In effetti Aretusa si trasforma in Altro… Attraverso questa esperienza integra Artemide, che la trasforma, la trasmuta in acqua e le due acque, maschile e femminile, si uniscono. Attraverso l’unione di queste due acque si genera qualcosa di nuovo e ci si sposta da un luogo all’altro. È una storia molto attuale, la storia della dicotomia, della difficoltà della donna ad aprirsi al maschile, ad aprirsi completamente a rompere tutte le proprie protezioni e a farsi penetrare da questa energia forte, affidarsi, fondersi perché questo è un amore che parla di fusione, di acque, di questo fiume che è figlio di Oceano e di lei che si trasforma in una sorgente attraverso gli oceani e nei mari del Peloponneso. Si uniscono e creano qualcosa di nuovo, di profondo. È un passaggio fondamentale: dalla verginità, dalla libertà della donna a Altro.
Il mito di Aretusa oggi
Questo mito richiama in me qualcosa di molto attuale. Del passaggio dal movimento femminista anni 70, dall’ecofemminismo, da questa Artemide simbolo della donna libera che non ha bisogno né di accoppiarsi, né di fare figli, al passaggio ai giorni nostri in cui le donne hanno integrato e stanno integrando questo aspetto di trasmutazione del femminile, di questa parte guerriera artemidea che è stata utile, che è stata molto utile per la riaffermazione di noi stesse.
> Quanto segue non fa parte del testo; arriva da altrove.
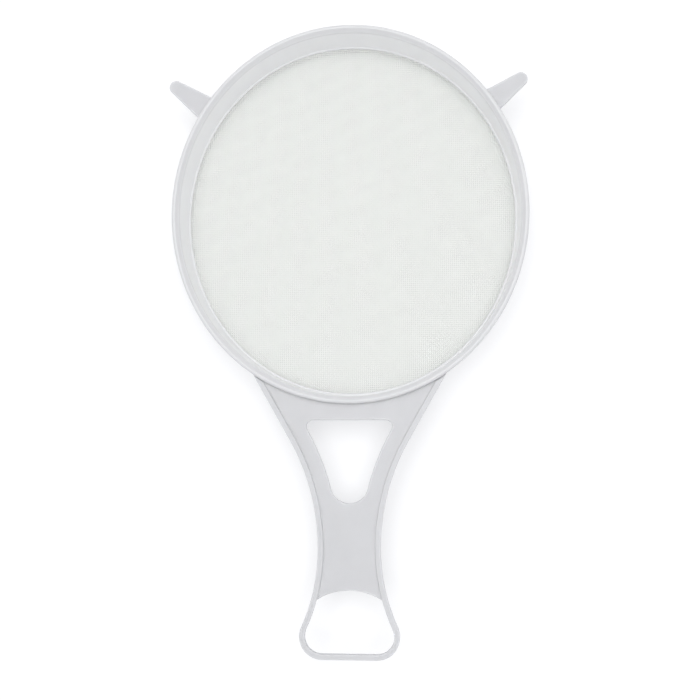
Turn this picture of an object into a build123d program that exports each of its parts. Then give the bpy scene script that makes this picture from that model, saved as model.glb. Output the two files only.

Aretusa stessa mentre sta per perdersi richiama l’aiuto della vecchia sé, di Artemide, perché si sente perdere nell’estasi dell’amore. Sente che si sta lasciando andare dentro un amore, nella la passione, dentro la carnalità e sente che non riesce più a resistere, che non vuole più resistere, che è arrivato il tempo della fiducia.
Perché questa donna che nuda fugge per tutta la Grecia, questa ninfa che scappa e ad un certo punto è stanca della stanchezza.
Sente che si sta abbandonando a qualcosa che è più forte di lei: non può non lasciarsi penetrare, non ce la fa più e finalmente molla e cede a questo richiamo, a questa fusione. Con il maschile genera la trasmutazione dei due e crea qualcosa di nuovo, una creazione di lei e di lui che avviene solo perdendosi.
È arrivata l’ora dell’Amore. Lasciamoci andare.
L’amore non esiste fuori di te, ma solo dentro.